Sri Lankas Wahl stärkt nicht den Frieden

Der bisherige Premierminister Mahinda Rajapakse gewinnt knapp die Präsidentschaftswahl. Zum neuen Premier will er den Chef der radikalen singhalesischen Partei JVP machen, die jegliche Autonomielösung für die Tamilengebiete ablehnt

AUS COLOMBO RALF LEONHARD

Mahinda Rajapakse hat an seinem gestrigen 60. Geburtstag allen Grund zum Feiern. Wahlkommissar Dayananda Dissanayake erklärt den bisherigen Premierminister am frühen Nachmittag zum Sieger der Präsidentenwahlen. Mit 50,29 Prozent der gültigen Stimmen liegt Rajapakse so knapp vor seinem Rivalen Ranil Wickramesinghe, dass den ganzen Vormittag noch Unklarheit über den Ausgang herrschte.

Die Anspannung ist in den Straßen der Hauptstadt Colombo spürbar. An strategischen Punkten ist Polizei postiert. Vor allem kleine Geschäftsleute halten ihre Läden geschlossen. Der sonst so chaotische Verkehr ist dürftig und geradezu manierlich. Die befürchteten Proteste oder Zusammenstöße rivalisierender Parteigänger bleiben aber aus.

Bei einer Differenz von kaum 180.000 der über 9,5 Millionen abgegebenen Stimmen bleiben Manipulationsvorwürfe nicht aus. In Colombo waren mehrere tausend Personen mit gültigen Wahlkarten nicht in den Registern erfasst. Die meisten dieser Personen gehörten ethnischen oder religiösen Minderheiten an, die eher zur Opposition neigen.

Den Antrag von Wickramesinghes Vereinigter Nationalpartei (UNP), die Wahlen im Norden wiederholen zu lassen, weist der Wahlkommissar ab. Denn während die Wahlbeteiligung landesweit bei 74 Prozent lag, befolgte die tamilische Bevölkerung in den nördlichen Provinzen den Boykottaufruf der Rebellenorganisation Befreiungstiger von Tamil Eelam (LTTE). So lag im Distrikt Jaffna die Beteiligung unter 1 Prozent. In der Stadt Kilinochchi, dem Sitz der interimistischen LTTE-Verwaltung, wählte nur eine Person. Die Stimme ging an Wickramesinghe, der versprochen hatte, den Friedensdialog mit der LTTE bedingungslos wieder aufzunehmen.
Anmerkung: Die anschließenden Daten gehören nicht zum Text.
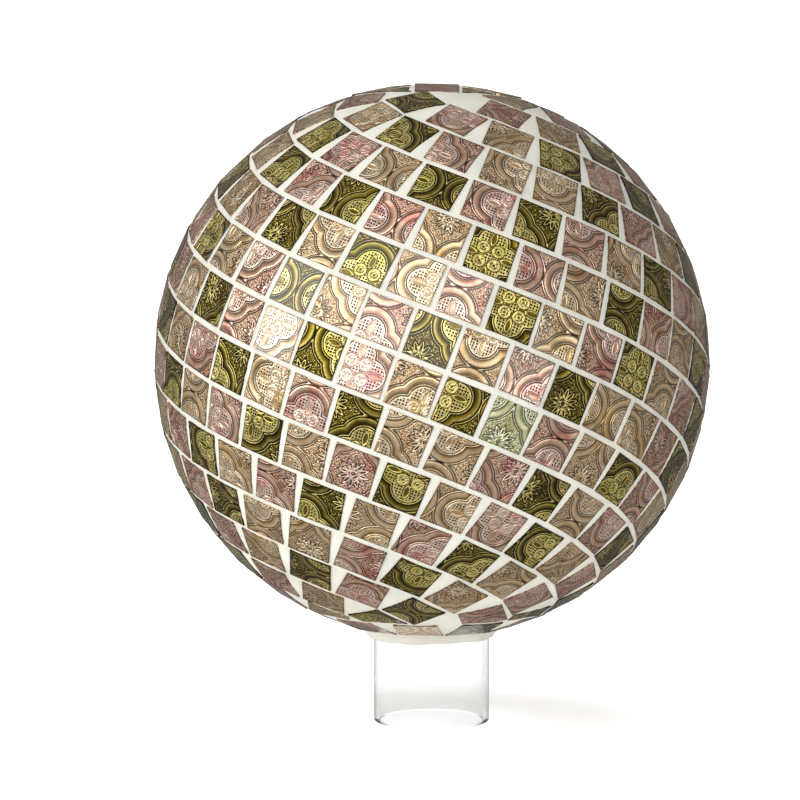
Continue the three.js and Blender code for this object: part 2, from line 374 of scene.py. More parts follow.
def strand_tiles(strand):
    """One strand from the crown to the ring: its tiles' colours, axes and outlines."""
    ring = math.asin(TILE / 2 / MOSAIC_RADIUS) + RING_ANGLE + END_JOINT / MOSAIC_RADIUS
    crown = (CROWN_INNER + TILE + END_JOINT) / MOSAIC_RADIUS
    longest = RISE * MOSAIC_RADIUS * math.sin(LAST_LATITUDE) / LEAN

    def latitude_at(length):
        return math.asin(-length * LEAN / (RISE * MOSAIC_RADIUS))

    def pitch_at(length):
        latitude = abs(latitude_at(max(-longest, min(longest, length))))
        return (TILE + JOINT) * math.cos(latitude) / math.cos(latitude + TILE / 2 / MOSAIC_RADIUS)

    tiles = []
    for way in (-1, 1):
        length = FIRST_TILE[strand] * MM
        number = 0
        if way == -1:
            length -= pitch_at(length)
            number = -1
        while abs(length) < longest:
            latitude = latitude_at(length)
            longitude = (strand + STRAND_TURN) * STRAND_PITCH / (MOSAIC_RADIUS * LEAN) - latitude / LEAN
            start = Vector((math.sin(longitude), -math.cos(longitude), 0))
            climb = Vector((math.cos(longitude), math.sin(longitude), 0)) * LEAN + Vector((0, 0, RISE))
            outward = start * math.cos(latitude) + climb * math.sin(latitude)
            joint = climb * math.cos(latitude) - start * math.sin(latitude)
            axes = frame_at(AXIS_FRAME @ outward, AXIS_FRAME @ joint)
            outline = cut_at_circle(axes, square(TILE), AXIS_FRAME.col[2], crown)
            outline = cut_at_circle(axes, outline, Vector((0, 0, -1)), ring)
            if outline and area(outline) > SMALLEST_PIECE:
                tiles.append((tile_colour(strand, number), axes, outline))
            length += way * pitch_at(length + way * TILE / 2)
            number += way
    return tiles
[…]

Seit Februar 2002 herrscht eine prekäre Waffenruhe, die den 20 Jahre von beiden Seiten brutal geführten Bürgerkrieg vorerst beendete. 64.000 Tote und nahezu 1 Million Vertriebene sind die Bilanz des durch ethnische Intoleranz ausgelösten Konflikts. Immer wieder werden politische Morde verübt, für die niemand die Verantwortung übernimmt. Anschläge auf rund 60 vermeintliche Armeespitzel werden der LTTE ebenso zur Last gelegt wie das Attentat auf Außenminister Lakshman Kadiragamar im August. Auch mehrere LTTE-Kader wurden in den vergangenen Monaten ermordet. An der Ostküste operiert eine LTTE-Abspaltung unter Armeeschutz als Paramilitärs. Am gestrigen Morgen werfen Unbekannte zwei Handgranaten in eine Moschee in Akkaraipattu an der Ostküste. Sechs Muslime sterben, mindestens 18 werden verletzt. Kurz vor den Wahlen hatte es mehrere ähnliche Anschläge auf Büros der regierungsnahen Tamilenpartei EPDP gegeben.

Das Wahlergebnis zeigt die Zerrissenheit des Landes. Im dicht besiedelten Süden und Westen, wo sich die singhalesisch-buddhistische Mehrheit konzentriert, siegt Rajapakse in fast allen Wahlkreisen. Im tamilischen Norden und im gemischt-ethnischen Osten liegt Wickramesinghe deutlich vorn. Die Unternehmer, die auf einen dauerhaften Frieden drängen, und das diplomatische Corps sehen der Amtsführung des künftigen Präsidenten mit Skepsis entgegen. Er hat versprochen, den Chef der radikal singhalesisch-nationalistischen Partei JVP zum Premier zu ernennen. Die JVP lehnt jede Autonomielösung für die Tamilengebiete ab. Damit sind neue Konflikte vorprogrammiert. Die bisherige Präsidentin Chandrika Kumaratunga wird ihr Amt in den nächsten Tagen an ihren Nachfolger weitergeben, ihren Einfluss als Vorsitzende der regierenden Sri Lanka Freiheitspartei aber behalten.